The point of the number reaches beyond arithmetic. It expresses the idea that covenant extends deeply into life. Mitzvot shape action, speech, ritual, time, food, money, sexuality, care for others, and the relation between private conduct and communal obligation.
That breadth is easier to see once readers connect the word to pages such as What Is Torah?, where commandment begins in revelation, and to practice-heavy topics such as What Is Kosher?, where obligation shows up in ordinary eating.
It also helps to place mitzvah beside tzedakah, because that comparison keeps the article from treating commandment as only ritual; Jewish obligation also organizes money, justice, and care for other people.
Positive and negative mitzvot work differently
The traditional split between positive and negative commandments matters because it keeps the word from becoming vague.
Some mitzvot require action: give charity, honor parents, observe sacred times, or perform ritual acts. Other mitzvot prohibit action: do not steal, do not bear false witness, do not use dishonest weights, do not violate particular boundaries of Jewish law. Both kinds are commandments, but they shape life in different ways.
That distinction helps explain why mitzvah is more than a synonym for kindness. Some mitzvot feel obviously ethical to a modern reader. Others are ritual, legal, dietary, or time-bound. The word covers a wider religious field than the English phrase "good deed" can hold.
Why people say mitzvah to mean a good deed
The popular English use did not come from nowhere.
Britannica notes that in broader usage many Jews treat good deeds as mitzvot because such acts are understood as expressions of divine will. That is why someone might praise a charitable act by saying, "It's a mitzvah." My Jewish Learning makes the same point while warning that this looser use can obscure the term's legal meaning.
So the colloquial use is not nonsense. It is just broader and softer than the formal one.
It reflects the fact that Jewish life does not separate morality from commandment as neatly as modern secular language often does. Acts of generosity, charity, and care can be discussed as mitzvot because they are kind and also religiously meaningful obligations.
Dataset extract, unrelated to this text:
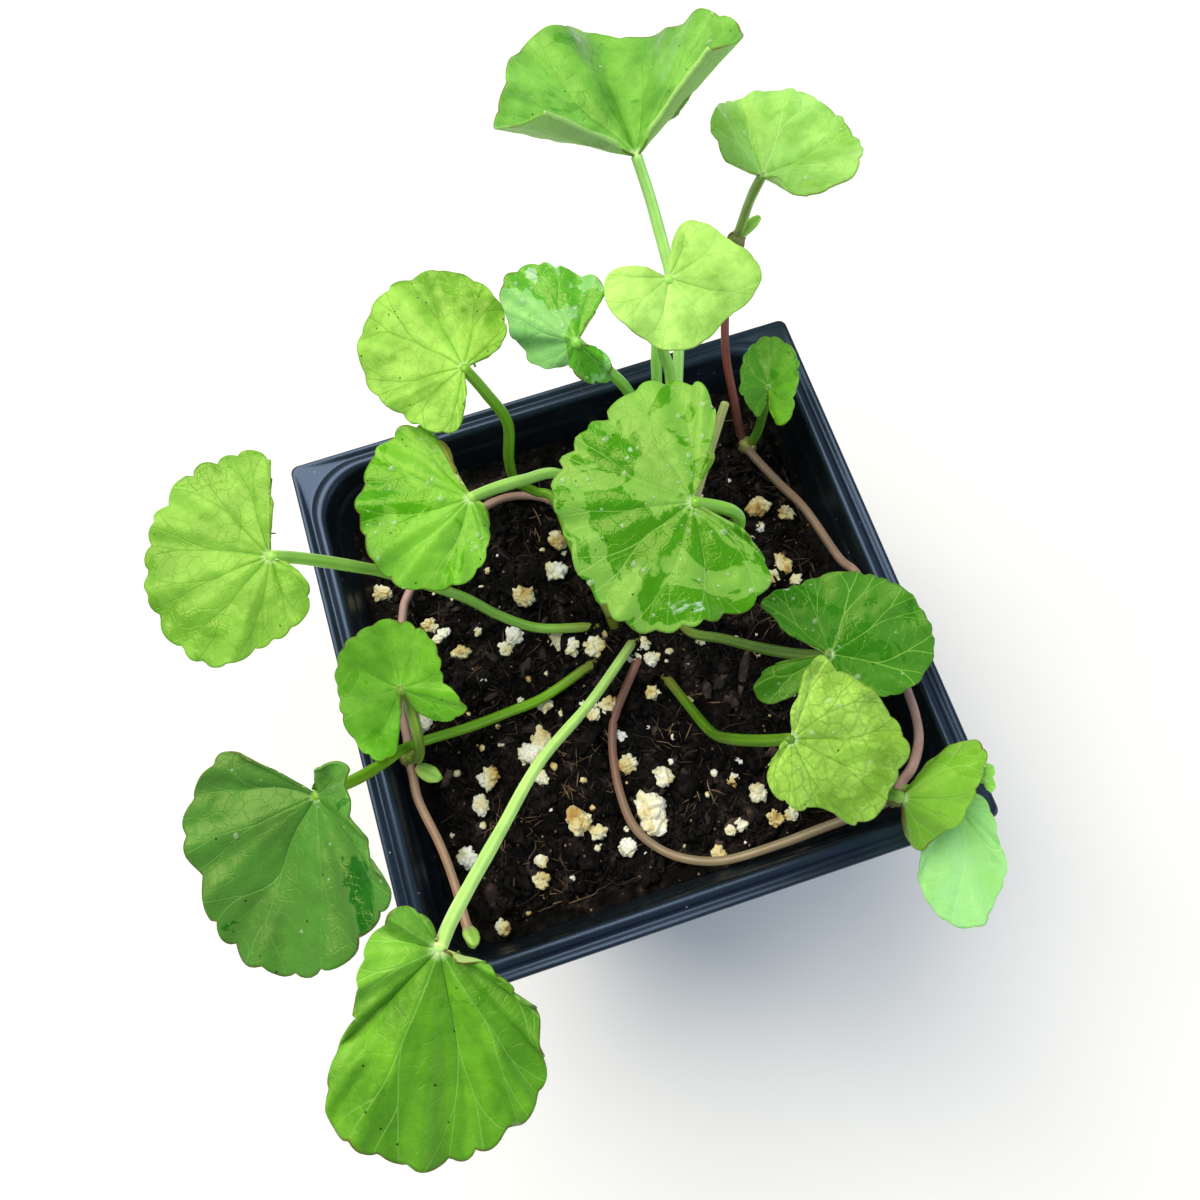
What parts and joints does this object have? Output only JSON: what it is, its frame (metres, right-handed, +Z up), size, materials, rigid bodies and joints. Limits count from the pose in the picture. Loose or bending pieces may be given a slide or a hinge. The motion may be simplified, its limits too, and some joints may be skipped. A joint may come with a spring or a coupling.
{
  "type": "potted herb",
  "caption": "Creeping herb with round scalloped leaves on long upright stems and rooting runners, growing in a square black nursery pot.",
  "frame": {"origin": "middle of the pot's flat underside", "axes": "+Z up along the pot's centre line; +X and +Y along the sides of the square rim, +Y towards the tall leaf that reaches past the rim"},
  "size_m": [0.1249, 0.1514, 0.1463],
  "materials": {
    "pot_plastic": "satin, thin recycled polypropylene",
    "soil": "loose damp peat and bark",
    "leaf": "soft, slightly glossy leaf",
    "petiole": "ridged green stem",
    "dry_stalk": "dry, matt",
    "runner": "smooth reddish stem",
    "node": "scaly, matt",
    "young_growth": "soft, slightly glossy",
    "perlite": "matt, porous"
  },
  "bodies": {
    "root": {"crown": "node", "leaf_bud": "leaf", "leaf_centre": "leaf", "leaf_corner": "leaf", "leaf_east": "leaf", "leaf_folded": "leaf", "leaf_funnel": "leaf", "leaf_heart": "leaf", "leaf_inner_west": "leaf", "leaf_north": "leaf", "leaf_northwest": "leaf", "leaf_pale": "leaf", "leaf_runner_west": "leaf", "leaf_south": "leaf", "leaf_southeast": "leaf", "leaf_southwest": "leaf", "leaf_west": "leaf", "leaf_wet": "leaf", "node_east": "node", "node_north": "node", "node_south": "node", "node_west": "node", "perlite_01": "perlite", "perlite_02": "perlite", "perlite_03": "perlite", "perlite_04": "perlite", "perlite_05": "perlite", "perlite_06": "perlite", "perlite_07": "perlite", "perlite_08": "perlite", "perlite_09": "perlite", "petiole_bud": "petiole", "petiole_centre": "petiole", "petiole_corner": "petiole", "petiole_east": "petiole", "petiole_folded": "petiole", "petiole_funnel": "petiole", "petiole_heart": "petiole", "petiole_inner_west": "petiole", "petiole_north": "petiole", "petiole_northwest": "petiole", "petiole_pale": "petiole", "petiole_runner_west": "petiole", "petiole_south": "petiole", "petiole_southeast": "petiole", "petiole_southwest": "petiole", "petiole_west": "petiole", "petiole_wet": "petiole", "pot": "pot_plastic", "runner_east": "runner", "runner_north": "runner", "runner_south": "runner", "runner_west": "runner", "runner_west_tip": "runner", "soil": "soil", "stalk_cut": "dry_stalk", "stalk_spent": "petiole", "tip_bud": "young_growth", "young_leaf": "young_growth"}
  },
  "joints": []
}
Not all mitzvot are equal in the same way
Another misconception is that if there are 613 mitzvot, they all function identically.
Britannica points out that Jewish tradition recognizes differences in weight and scope. Some commandments are direct biblical requirements. Some later practices, while authoritative in Jewish life, derive from rabbinic enactment or custom rather than from the Torah in the narrowest sense. Some mitzvot apply only in particular times, places, or social conditions.
That is why learning what a mitzvah is quickly turns into a broader question: which kind of mitzvah, according to which source, for whom, and under what circumstances?
This is one reason mitzvah cannot be reduced to a sentimental slogan. The term belongs inside a serious legal and interpretive tradition.
Bar mitzvah and bat mitzvah preserve the older meaning
The phrases bar mitzvah and bat mitzvah also help clarify the word.
In common English, people often use those phrases for the ceremony or party. In Jewish meaning, they refer to becoming obligated in the commandments. A Jewish child who reaches the relevant age is not becoming a "good deed." The child is becoming a person counted as responsible for mitzvot in a new way.
That is why the phrase keeps the commandment meaning close to the surface. The celebration may be social, emotional, and communal, but the concept underneath it is obligation.
The word still matters because it ties ethics to obligation
Modern people are used to thinking in terms of preference, values, and identity.
Mitzvah introduces a different grammar. It asks what feels meaningful or admirable, and what is required. That can apply to prayer, Sabbath observance, charity, honesty in business, care for parents, treatment of strangers, and countless other parts of life.
This is one reason the word has lasted even outside strictly observant circles. It carries the sense that good action is more than elective preference. It places moral and ritual life under the sign of responsibility.
That responsibility is what the casual English use can hide. Calling something "a mitzvah" may sound warm, but the older word asks a harder question: is the act only admirable, or is it part of what Jewish life requires from a person?
The shortest accurate answer
If someone asks what a mitzvah is, the shortest accurate answer is this:
A mitzvah is a commandment in Judaism, though the word is also used more loosely for a good deed because acts that do good are often understood as fulfilling Jewish obligation and divine will.
That answer keeps both meanings in view without confusing which one came first.